About the Book
In this stunning, fantastical debut novel from a bold new voice in the bestselling traditions of Christopher Moore and Jasper Fforde, a ferryman for the dead finds his existence unraveling after making either the best decision or the biggest mistake of his immortal life.
Ferryman Charlie Dawson saves dead people—somebody has to convince them to move on to the afterlife, after all. Having never failed a single assignment, he’s acquired a reputation for success that’s as legendary as it is unwanted. It turns out that serving as a Ferryman is causing Charlie to slowly lose his mind.
Deemed too valuable by the Ferryman Institute to be let go and too stubborn to just give up in his own right, Charlie’s pretty much abandoned all hope of escaping his grim existence. Or he had, anyway, until he saved Alice Spiegel. To be fair, Charlie never planned on stopping Alice from taking her own life—that sort of thing is strictly forbidden by the Institute—but he never planned on the President secretly giving him the choice to, either. Charlie’s not quite sure what to make of it, but Alice is alive, and it’s the first time he’s felt right in more than two hundred years.
When word of the incident reaches Inspector Javrouche, the Ferryman Institute’s resident internal affairs liaison, Charlie finds he’s in a world of trouble. But Charlie’s not about to lose the only living, breathing person he’s ever saved without a fight. He’s ready to protect her from Javrouche and save Alice from herself, and he’s willing to put the entire continued existence of mankind at risk to do it.
Written in the same vein as bestselling modern classics such as The Eyre Affair by Jasper Fforde and A Dirty Job by Christopher Moore, The Ferryman Institute is a thrilling supernatural adventure packed with wit and humor.
This book was sent by the publisher in exchange for an honest review.
The Ferryman Institute is the kind of book that appealed to me instantly. It’s urban fantasy, but of the off the beaten path sort, and promised some introspection and some humor. Count me in.
Charlie is a ferryman. In fact, he is the ferryman. He is the highest ranked ferryman in the business and has spent 200+ years wowing his superiors with his skills. The Ferryman Institute is actually incredibly complex, and really interesting. There are a lot of ins and outs to it, plenty of rules, lots of lines that people have to toe. Charlie’s job is to convince a soul to cross into the afterlife of their own free will. He works with a navigator, whose job is to determine when exactly this moment will occur, and there are plenty of other details involved, too.
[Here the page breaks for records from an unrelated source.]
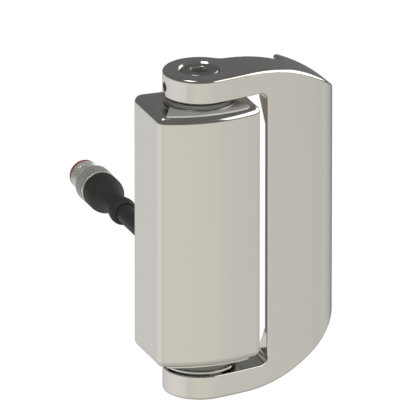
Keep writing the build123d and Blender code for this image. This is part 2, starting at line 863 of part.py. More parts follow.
# Contact carrier: a thin tube with a key round the contacts, a collar that holds the nut and a
# stem in the grip
with BuildPart() as contact_carrier:
    with BuildSketch(plug_section):
        with BuildLine():
            Polyline(
                on_plug(carrier_recess, carrier_radius - carrier_wall),
                on_plug(carrier_recess, carrier_radius),
                on_plug(collar_start, carrier_radius),
                on_plug(collar_start, carrier_collar_radius),
                on_plug(collar_end, carrier_collar_radius),
                on_plug(collar_end, carrier_radius),
                on_plug(carrier_end, carrier_radius),
                on_plug(carrier_end, 0),
                on_plug(carrier_floor, 0),
                on_plug(carrier_floor, carrier_radius - carrier_wall),
                close=True,
            )
        make_face()
    revolve(axis=plug_axis)
    with BuildSketch(across_cable(plug_tip - carrier_floor)):
        with Locations((0, carrier_radius - carrier_wall / 2)):
            Rectangle(key_width, key_height + carrier_wall / 2, align=(Align.CENTER, Align.MAX))
    extrude(amount=carrier_floor - carrier_recess)
    with BuildSketch(across_cable(plug_tip - carrier_end)):
        with PolarLocations(contact_circle_radius, contact_count, start_angle=45):
            Circle(contact_radius)
    extrude(amount=carrier_end - carrier_floor, mode=Mode.SUBTRACT)

contact_carrier.part.label = "contact_carrier"
export_step(contact_carrier.part, "parts/contact_carrier.step")

# Four contact pins with rounded tips
with BuildPart() as contact_pins:
    with BuildSketch(across_cable(plug_tip - contact_end)):
        with PolarLocations(contact_circle_radius, contact_count, start_angle=45):
            Circle(contact_radius)
    extrude(amount=contact_end - contact_tip)
    fillet(contact_pins.edges().group_by(Axis.Y)[-1], radius=contact_radius / 2)

contact_pins.part.label = "contact_pins"
export_step(contact_pins.part, "parts/contact_pins.step")

# Seal ring at the plug's open end
with BuildPart() as plug_seal:
    with BuildSketch(across_cable(plug_tip)):
        Circle(seal_ring_radius)
        Circle(carrier_radius + seat_clearance, mode=Mode.SUBTRACT)
    extrude(amount=-seal_ring_thickness)

plug_seal.part.label = "plug_seal"
export_step(plug_seal.part, "parts/plug_seal.step")

# Coupling nut, held by the carrier's collar and turning between it and the grip
with BuildPart() as coupling_nut:
    with BuildSketch(plug_section):
        with BuildLine():
            Polyline(
                on_plug(nut_start, thread_bore_radius),
                on_plug(nut_start, thread_radius - thread_chamfer),
                on_plug(nut_start + thread_chamfer, thread_radius),
                on_plug(thread_end, thread_radius),
                on_plug(thread_end, knurl_radius - knurl_chamfer),
                on_plug(thread_end + knurl_chamfer, knurl_radius),
                on_plug(knurl_end - knurl_chamfer, knurl_radius),
                on_plug(knurl_end, knurl_radius - knurl_chamfer),
                on_plug(knurl_end, nut_rear_bore_radius),
                on_plug(thread_end + nut_web, nut_rear_bore_radius),
                on_plug(thread_end + nut_web, thread_bore_radius),
                close=True,
            )
        make_face()
    revolve(axis=plug_axis)
    with BuildSketch(across_cable(plug_tip - knurl_end)):
        with PolarLocations(knurl_radius, knurl_groove_count):
            Circle(knurl_groove_radius)
    extrude(amount=knurl_end - thread_end, mode=Mode.SUBTRACT)

coupling_nut.part.label = "coupling_nut"
export_step(coupling_nut.part, "parts/coupling_nut.step")
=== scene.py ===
"""Looks of a safety hinge switch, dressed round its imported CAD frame.

The castings, pins, bushes and the sensor bay keep their CAD solids and get metal, plastic and
rubber finishes. The plug's nut gets its screw thread and knurl, and the cable is a curve. Lengths
are in metres, +Z is up and -Y is the front.
"""

from __future__ import annotations

import json
import logging
import math
from dataclasses import dataclass, field
from enum import Enum

import bmesh
import bpy
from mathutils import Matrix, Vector

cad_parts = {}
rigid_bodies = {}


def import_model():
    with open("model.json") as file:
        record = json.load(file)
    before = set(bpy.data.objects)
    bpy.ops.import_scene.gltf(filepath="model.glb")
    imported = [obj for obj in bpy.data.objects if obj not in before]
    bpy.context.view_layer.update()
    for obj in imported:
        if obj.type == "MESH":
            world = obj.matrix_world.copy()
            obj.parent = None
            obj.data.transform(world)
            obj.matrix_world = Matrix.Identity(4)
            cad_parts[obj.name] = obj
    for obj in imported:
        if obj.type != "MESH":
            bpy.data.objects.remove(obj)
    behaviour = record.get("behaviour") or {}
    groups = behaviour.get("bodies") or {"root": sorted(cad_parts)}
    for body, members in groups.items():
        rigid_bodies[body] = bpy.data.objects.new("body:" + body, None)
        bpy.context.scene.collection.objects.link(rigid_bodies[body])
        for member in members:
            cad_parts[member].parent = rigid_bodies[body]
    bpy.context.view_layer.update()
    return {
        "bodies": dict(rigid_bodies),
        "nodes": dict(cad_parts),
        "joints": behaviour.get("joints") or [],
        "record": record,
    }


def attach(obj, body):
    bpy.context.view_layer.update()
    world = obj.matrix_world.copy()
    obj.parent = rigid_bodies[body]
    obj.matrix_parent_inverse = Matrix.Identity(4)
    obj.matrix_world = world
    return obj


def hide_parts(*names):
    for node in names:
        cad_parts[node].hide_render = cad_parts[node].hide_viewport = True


MM = 0.001
MIDDLE_OF_NOISE = 0.5
FULL_TURN = 360.0
# Where azimuth 0 lies on a colour ramp that goes round the whole horizon.
RAMP_FRONT = 0.5
# Colour sockets of a Mix node: the two inputs and the result.
MIX_FIRST, MIX_SECOND, MIX_RESULT = 6, 7, 2
Colour = tuple[float, float, float]
# Where a smooth step starts and ends, and its results there.
Step = tuple[float, float, float, float]
log = logging.getLogger("hinge_switch")


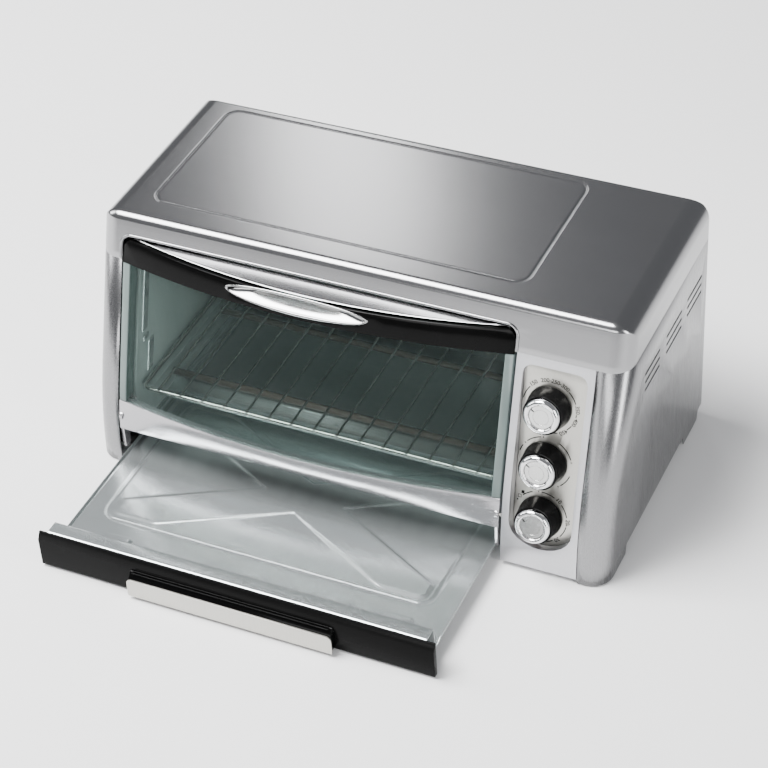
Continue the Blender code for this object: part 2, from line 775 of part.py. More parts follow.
def make_knob(name, row):
    """A tapered black skirt, a bright ring set in its tip and the shaft it turns."""
    place = plate_place(row * KNOB_PITCH, KNOB_X)
    seat = KNOB_HEIGHT - 0.0016
    socket = SHAFT_RADIUS + GAP
    wall = 0.0020
    skirt = [
        (0, seat),
        (RING_RADIUS + GAP, seat),
        (RING_RADIUS + GAP, KNOB_HEIGHT - 0.0003),
        (KNOB_TIP - 0.0004, KNOB_HEIGHT),
        (KNOB_TIP, KNOB_HEIGHT - 0.0005),
        (KNOB_BASE - 0.0003, KNOB_STAND + 0.0012),
        (KNOB_BASE, KNOB_STAND),
        (KNOB_BASE - wall, KNOB_STAND),
        (KNOB_TIP - wall - 0.0004, seat - 0.0022),
        (socket + 0.003, seat - 0.0022),
        (socket + 0.003, KNOB_STAND),
        (socket, KNOB_STAND),
        (socket, seat - 0.0022),
        (0, seat - 0.0022),
    ]
    turned(f"{name}_knob", skirt, place, black_plastic, steps=28)
    low = seat + GAP
    high = low + RING_HEIGHT + 0.0013
    dish = RING_RADIUS - 0.0048
    ring = [
        (0, high - 0.0016),
        (dish - 0.0006, high - 0.0014),
        (dish + 0.0006, high - 0.0004),
        (dish + 0.0018, high),
        (RING_RADIUS - 0.0016, high - 0.0010),
        (RING_RADIUS, low + 0.0016),
        (RING_RADIUS, low),
        (0, low),
    ]
    turned(f"{name}_knob_ring", ring, place, chrome, steps=28)
    shaft_end = -BRACKET_DEPTH - 0.0075
    shaft_top = seat - 0.0022 - GAP
    shaft = [(0, shaft_top), (SHAFT_RADIUS, shaft_top), (SHAFT_RADIUS, shaft_end), (0, shaft_end)]
    turned(f"{name}_shaft", shaft, place, tray_steel, steps=16)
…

So Charlie has been dealing with death for a long, long time, and it’s been getting him down. He’s been trying to transfer out of the Ferryman Institute, but he keeps getting his transfer requests rejected. He has a lot of humor, but he’s also a rather tortured soul, as anyone would be if they’ve been dealing with all sorts of different kinds of death for such a long, long period of time.
Events transpire, and Charlie is given an out. It’s rather surprising, but he gets a letter from the president of the insitute that gives him the option to help a suicidal Alison’s soul pass into the afterlife, or find her beforehand and save her, which would cause him to stop being a ferryman. And this is really where the book starts to take off.
There are some parts of the book, especially toward the beginning, where this dilemma that Charlie faces is sort of dissected a little too much, but after that the book sort of switches focus. Charlie and Alison make a fantastic pair. They are both such unique characters, each with their own set of memorable characteristics. And quickly after that the focus turns from Charlie’s life dealing with death, to the business of dealing with life.
The antagonist is fantastic, and it is obvious that Gigl worked hard to portray a protagonist that his readers would understand, but also sympathize with. His actions were understandable, and his motives were something that I could realte to in some way. That’s not saying that I really liked him or agreed with him, but he was a really well crafted antagonist and I absolutely love it when authors create a good antagonist.
This book is funny, and that surprised me. There are a lot of small details scattered throughout that just made me laugh. There’s a moment regarding meatloaf in the beginning that made me laugh. Charlie’s form of entertainment by basically throwing himself off a cliff to pass time was both morbid and humorous. And while a lot of the topics in this book are rather weighty, it’s balanced quiet well with a nice dash of humor that I really found refreshing. Gigl strikes a nice balance between morbid and lighthearted.
At the heart of it, Gigl makes readers analyze what makes life so worth living, and he does it in a way that will make you laugh, and I appreciated that. Sometimes it’s nice to pick up a rather lighthearted read that easily sweeps you along, and that’s exactly what The Ferryman Institute accomplishes.
This is a surprisingly fun book. It’s well written, full of action and laughs, and plenty of adventure. Gigl manages to make readers think about heavy topics in a lighthearted way, and I appreciated his nice balance of the two. Some parts of the book were a little predictable, and I felt a little hit over the head with some of the information, but other than that, this book was superb, and the characters were just as fantastic and memorable. If you’re in the mood for something different, lighthearted and thought provoking, check out The Ferryman Institute.